**What you have to do**:
Consider the listing below. Extract exactly the lines from the line containing "for name, side" to the line containing "obj.matrix_world = world", both included.

**Collected material**:
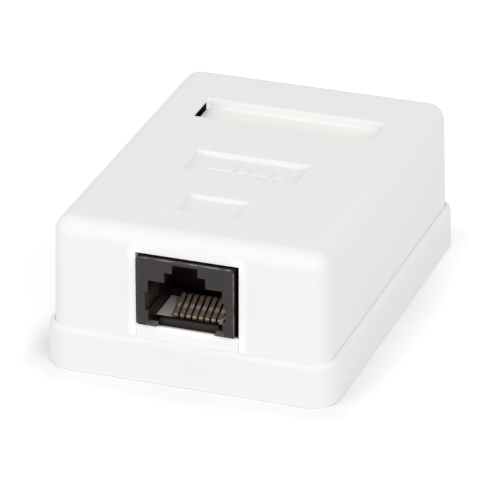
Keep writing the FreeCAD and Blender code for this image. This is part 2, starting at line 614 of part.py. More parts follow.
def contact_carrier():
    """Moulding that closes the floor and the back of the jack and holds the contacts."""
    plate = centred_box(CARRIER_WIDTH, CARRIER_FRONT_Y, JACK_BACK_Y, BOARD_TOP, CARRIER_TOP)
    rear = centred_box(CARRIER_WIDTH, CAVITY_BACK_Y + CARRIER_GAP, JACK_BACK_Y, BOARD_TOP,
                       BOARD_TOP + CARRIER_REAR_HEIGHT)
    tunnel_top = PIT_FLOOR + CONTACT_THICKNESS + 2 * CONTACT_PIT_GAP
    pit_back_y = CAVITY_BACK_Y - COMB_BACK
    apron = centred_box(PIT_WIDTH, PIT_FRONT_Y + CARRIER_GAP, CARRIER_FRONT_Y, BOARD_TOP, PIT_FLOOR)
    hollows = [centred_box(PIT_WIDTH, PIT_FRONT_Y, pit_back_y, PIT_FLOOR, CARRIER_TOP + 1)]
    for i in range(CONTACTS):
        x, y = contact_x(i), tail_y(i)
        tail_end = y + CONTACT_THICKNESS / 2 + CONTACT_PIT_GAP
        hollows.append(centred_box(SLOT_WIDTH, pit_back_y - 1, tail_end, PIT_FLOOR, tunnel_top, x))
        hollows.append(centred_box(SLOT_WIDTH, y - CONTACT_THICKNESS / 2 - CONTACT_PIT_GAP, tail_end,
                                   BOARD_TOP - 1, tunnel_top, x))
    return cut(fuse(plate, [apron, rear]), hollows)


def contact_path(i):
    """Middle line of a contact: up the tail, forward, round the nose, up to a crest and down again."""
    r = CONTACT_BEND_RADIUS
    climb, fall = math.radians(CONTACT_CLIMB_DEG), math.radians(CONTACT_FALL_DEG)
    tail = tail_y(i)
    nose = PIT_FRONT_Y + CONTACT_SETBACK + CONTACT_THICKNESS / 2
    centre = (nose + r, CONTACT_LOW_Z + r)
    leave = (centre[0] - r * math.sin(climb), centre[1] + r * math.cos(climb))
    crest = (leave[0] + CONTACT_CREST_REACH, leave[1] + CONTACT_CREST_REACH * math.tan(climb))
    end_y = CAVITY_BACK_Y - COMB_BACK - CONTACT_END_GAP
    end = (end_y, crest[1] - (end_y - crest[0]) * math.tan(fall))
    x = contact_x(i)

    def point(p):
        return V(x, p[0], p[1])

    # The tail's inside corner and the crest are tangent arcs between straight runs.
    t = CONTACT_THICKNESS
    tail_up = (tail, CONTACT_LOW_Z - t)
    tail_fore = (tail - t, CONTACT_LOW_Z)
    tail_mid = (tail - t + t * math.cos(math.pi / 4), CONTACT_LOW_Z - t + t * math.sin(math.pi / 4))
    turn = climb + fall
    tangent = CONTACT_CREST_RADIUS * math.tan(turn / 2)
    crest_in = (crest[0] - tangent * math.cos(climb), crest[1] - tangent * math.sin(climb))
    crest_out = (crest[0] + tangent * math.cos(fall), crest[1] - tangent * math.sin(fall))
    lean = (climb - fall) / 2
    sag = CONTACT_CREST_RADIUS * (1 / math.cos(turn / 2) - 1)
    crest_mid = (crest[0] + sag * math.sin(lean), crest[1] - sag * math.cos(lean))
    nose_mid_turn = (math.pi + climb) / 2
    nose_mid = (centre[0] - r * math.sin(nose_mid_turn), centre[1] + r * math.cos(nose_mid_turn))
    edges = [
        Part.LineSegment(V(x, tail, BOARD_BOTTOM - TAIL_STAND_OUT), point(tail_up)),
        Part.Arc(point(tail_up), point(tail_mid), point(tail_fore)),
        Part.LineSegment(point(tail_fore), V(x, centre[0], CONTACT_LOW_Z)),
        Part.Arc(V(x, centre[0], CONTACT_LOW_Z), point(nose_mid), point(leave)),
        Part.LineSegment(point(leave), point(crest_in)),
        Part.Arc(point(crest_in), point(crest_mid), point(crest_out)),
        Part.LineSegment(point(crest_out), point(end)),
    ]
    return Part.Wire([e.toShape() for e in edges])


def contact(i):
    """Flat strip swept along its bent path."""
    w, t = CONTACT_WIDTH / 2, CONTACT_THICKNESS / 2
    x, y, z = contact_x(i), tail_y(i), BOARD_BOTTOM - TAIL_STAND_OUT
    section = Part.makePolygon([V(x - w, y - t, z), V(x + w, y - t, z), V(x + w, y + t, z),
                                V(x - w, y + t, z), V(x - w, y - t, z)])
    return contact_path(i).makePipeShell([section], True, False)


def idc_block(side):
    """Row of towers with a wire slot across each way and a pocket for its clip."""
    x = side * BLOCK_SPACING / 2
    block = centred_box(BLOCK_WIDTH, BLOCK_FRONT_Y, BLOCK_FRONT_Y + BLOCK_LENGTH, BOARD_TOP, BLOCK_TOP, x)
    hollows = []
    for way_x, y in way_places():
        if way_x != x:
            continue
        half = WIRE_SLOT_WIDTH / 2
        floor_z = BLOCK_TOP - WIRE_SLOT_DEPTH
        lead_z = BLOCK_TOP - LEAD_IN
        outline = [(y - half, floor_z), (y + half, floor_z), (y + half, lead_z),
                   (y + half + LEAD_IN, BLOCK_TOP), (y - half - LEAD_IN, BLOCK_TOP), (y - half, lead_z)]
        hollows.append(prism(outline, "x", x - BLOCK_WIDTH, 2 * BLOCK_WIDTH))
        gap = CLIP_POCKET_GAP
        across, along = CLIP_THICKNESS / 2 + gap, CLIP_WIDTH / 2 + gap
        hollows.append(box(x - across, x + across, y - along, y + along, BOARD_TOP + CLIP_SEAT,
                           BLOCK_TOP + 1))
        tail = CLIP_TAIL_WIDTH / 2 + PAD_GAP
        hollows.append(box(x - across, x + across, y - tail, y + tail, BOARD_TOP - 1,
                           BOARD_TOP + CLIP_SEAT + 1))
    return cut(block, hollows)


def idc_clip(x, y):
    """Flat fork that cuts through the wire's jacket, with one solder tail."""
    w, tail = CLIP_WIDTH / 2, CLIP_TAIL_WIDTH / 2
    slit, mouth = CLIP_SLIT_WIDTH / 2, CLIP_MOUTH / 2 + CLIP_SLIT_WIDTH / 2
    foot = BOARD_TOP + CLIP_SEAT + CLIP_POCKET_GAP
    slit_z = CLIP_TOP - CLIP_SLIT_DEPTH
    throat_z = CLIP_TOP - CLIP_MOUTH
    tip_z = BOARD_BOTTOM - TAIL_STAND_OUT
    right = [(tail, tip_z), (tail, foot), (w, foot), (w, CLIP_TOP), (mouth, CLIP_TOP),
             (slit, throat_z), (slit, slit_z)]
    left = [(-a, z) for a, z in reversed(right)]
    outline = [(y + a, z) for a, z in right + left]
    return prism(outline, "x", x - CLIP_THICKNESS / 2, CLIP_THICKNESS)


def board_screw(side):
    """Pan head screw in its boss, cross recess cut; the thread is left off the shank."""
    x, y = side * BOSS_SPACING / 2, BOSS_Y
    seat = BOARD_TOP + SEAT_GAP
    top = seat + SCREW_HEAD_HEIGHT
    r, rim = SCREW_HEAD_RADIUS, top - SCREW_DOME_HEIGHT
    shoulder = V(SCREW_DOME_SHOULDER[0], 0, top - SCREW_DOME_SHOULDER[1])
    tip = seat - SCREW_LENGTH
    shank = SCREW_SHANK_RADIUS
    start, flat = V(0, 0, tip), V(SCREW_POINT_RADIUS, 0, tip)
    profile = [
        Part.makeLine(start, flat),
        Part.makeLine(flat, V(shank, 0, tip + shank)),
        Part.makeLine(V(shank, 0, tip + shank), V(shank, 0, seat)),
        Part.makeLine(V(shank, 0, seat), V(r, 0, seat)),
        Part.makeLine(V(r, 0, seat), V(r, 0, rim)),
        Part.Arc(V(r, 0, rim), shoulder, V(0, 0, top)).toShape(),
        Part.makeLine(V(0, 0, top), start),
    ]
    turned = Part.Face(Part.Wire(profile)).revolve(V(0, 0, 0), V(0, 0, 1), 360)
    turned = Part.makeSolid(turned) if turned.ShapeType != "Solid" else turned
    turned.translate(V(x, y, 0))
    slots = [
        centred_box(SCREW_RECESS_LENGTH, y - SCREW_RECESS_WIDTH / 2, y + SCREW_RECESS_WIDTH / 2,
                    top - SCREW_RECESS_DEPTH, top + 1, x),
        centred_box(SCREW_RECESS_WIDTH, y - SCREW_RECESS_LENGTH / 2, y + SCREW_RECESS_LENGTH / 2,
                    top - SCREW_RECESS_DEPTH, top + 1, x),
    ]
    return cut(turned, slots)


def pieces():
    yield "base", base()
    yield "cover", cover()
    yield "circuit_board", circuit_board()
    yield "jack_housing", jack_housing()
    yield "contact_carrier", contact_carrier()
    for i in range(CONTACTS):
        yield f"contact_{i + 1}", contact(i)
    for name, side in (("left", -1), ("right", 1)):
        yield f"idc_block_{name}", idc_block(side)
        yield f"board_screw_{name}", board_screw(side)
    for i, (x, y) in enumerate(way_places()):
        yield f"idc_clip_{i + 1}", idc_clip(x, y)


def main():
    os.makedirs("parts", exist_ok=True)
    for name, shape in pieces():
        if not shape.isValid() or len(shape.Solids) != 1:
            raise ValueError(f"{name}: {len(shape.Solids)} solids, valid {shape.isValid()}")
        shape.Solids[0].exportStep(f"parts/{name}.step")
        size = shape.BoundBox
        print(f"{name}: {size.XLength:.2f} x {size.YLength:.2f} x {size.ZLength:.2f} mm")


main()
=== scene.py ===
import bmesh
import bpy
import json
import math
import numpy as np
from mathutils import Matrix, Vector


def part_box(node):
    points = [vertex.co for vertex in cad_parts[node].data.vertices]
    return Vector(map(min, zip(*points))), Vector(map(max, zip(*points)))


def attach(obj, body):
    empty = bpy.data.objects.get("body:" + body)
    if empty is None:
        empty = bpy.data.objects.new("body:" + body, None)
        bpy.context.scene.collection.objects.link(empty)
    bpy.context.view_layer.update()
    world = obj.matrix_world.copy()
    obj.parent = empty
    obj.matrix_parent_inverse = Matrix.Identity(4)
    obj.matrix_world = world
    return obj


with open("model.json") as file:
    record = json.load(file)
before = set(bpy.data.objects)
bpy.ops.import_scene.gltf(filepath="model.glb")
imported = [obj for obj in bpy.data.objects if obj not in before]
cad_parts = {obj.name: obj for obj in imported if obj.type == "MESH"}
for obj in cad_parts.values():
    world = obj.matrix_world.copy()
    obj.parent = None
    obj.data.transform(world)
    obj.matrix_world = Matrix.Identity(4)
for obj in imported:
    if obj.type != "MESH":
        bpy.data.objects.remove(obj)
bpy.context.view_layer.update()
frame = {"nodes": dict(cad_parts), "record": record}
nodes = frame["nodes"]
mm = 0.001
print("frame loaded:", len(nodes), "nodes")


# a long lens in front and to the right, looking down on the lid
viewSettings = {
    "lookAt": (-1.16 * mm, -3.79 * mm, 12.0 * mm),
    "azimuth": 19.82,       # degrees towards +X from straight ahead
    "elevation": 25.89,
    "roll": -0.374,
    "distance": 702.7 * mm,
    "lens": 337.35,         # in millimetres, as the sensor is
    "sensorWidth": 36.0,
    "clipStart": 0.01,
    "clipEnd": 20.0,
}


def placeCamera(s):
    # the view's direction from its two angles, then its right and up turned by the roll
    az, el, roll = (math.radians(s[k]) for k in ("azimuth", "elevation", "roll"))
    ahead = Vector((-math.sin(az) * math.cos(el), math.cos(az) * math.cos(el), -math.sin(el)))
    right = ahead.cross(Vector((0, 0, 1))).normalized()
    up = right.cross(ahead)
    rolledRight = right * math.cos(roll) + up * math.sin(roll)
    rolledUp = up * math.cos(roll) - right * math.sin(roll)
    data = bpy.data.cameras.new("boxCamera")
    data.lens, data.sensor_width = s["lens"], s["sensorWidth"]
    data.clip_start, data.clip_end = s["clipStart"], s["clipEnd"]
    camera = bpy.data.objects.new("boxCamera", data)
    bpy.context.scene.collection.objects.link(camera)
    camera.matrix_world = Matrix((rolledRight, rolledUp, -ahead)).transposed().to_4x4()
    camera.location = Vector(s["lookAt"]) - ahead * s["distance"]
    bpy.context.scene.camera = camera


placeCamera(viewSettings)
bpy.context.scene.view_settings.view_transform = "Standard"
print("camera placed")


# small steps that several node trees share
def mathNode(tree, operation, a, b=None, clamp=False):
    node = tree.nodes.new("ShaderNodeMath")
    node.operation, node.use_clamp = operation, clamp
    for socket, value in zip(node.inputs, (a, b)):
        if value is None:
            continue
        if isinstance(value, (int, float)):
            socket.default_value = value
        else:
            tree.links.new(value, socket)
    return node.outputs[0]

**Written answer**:
    for name, side in (("left", -1), ("right", 1)):
        yield f"idc_block_{name}", idc_block(side)
        yield f"board_screw_{name}", board_screw(side)
    for i, (x, y) in enumerate(way_places()):
        yield f"idc_clip_{i + 1}", idc_clip(x, y)


def main():
    os.makedirs("parts", exist_ok=True)
    for name, shape in pieces():
        if not shape.isValid() or len(shape.Solids) != 1:
            raise ValueError(f"{name}: {len(shape.Solids)} solids, valid {shape.isValid()}")
        shape.Solids[0].exportStep(f"parts/{name}.step")
        size = shape.BoundBox
        print(f"{name}: {size.XLength:.2f} x {size.YLength:.2f} x {size.ZLength:.2f} mm")


main()
=== scene.py ===
import bmesh
import bpy
import json
import math
import numpy as np
from mathutils import Matrix, Vector


def part_box(node):
    points = [vertex.co for vertex in cad_parts[node].data.vertices]
    return Vector(map(min, zip(*points))), Vector(map(max, zip(*points)))


def attach(obj, body):
    empty = bpy.data.objects.get("body:" + body)
    if empty is None:
        empty = bpy.data.objects.new("body:" + body, None)
        bpy.context.scene.collection.objects.link(empty)
    bpy.context.view_layer.update()
    world = obj.matrix_world.copy()
    obj.parent = empty
    obj.matrix_parent_inverse = Matrix.Identity(4)
    obj.matrix_world = world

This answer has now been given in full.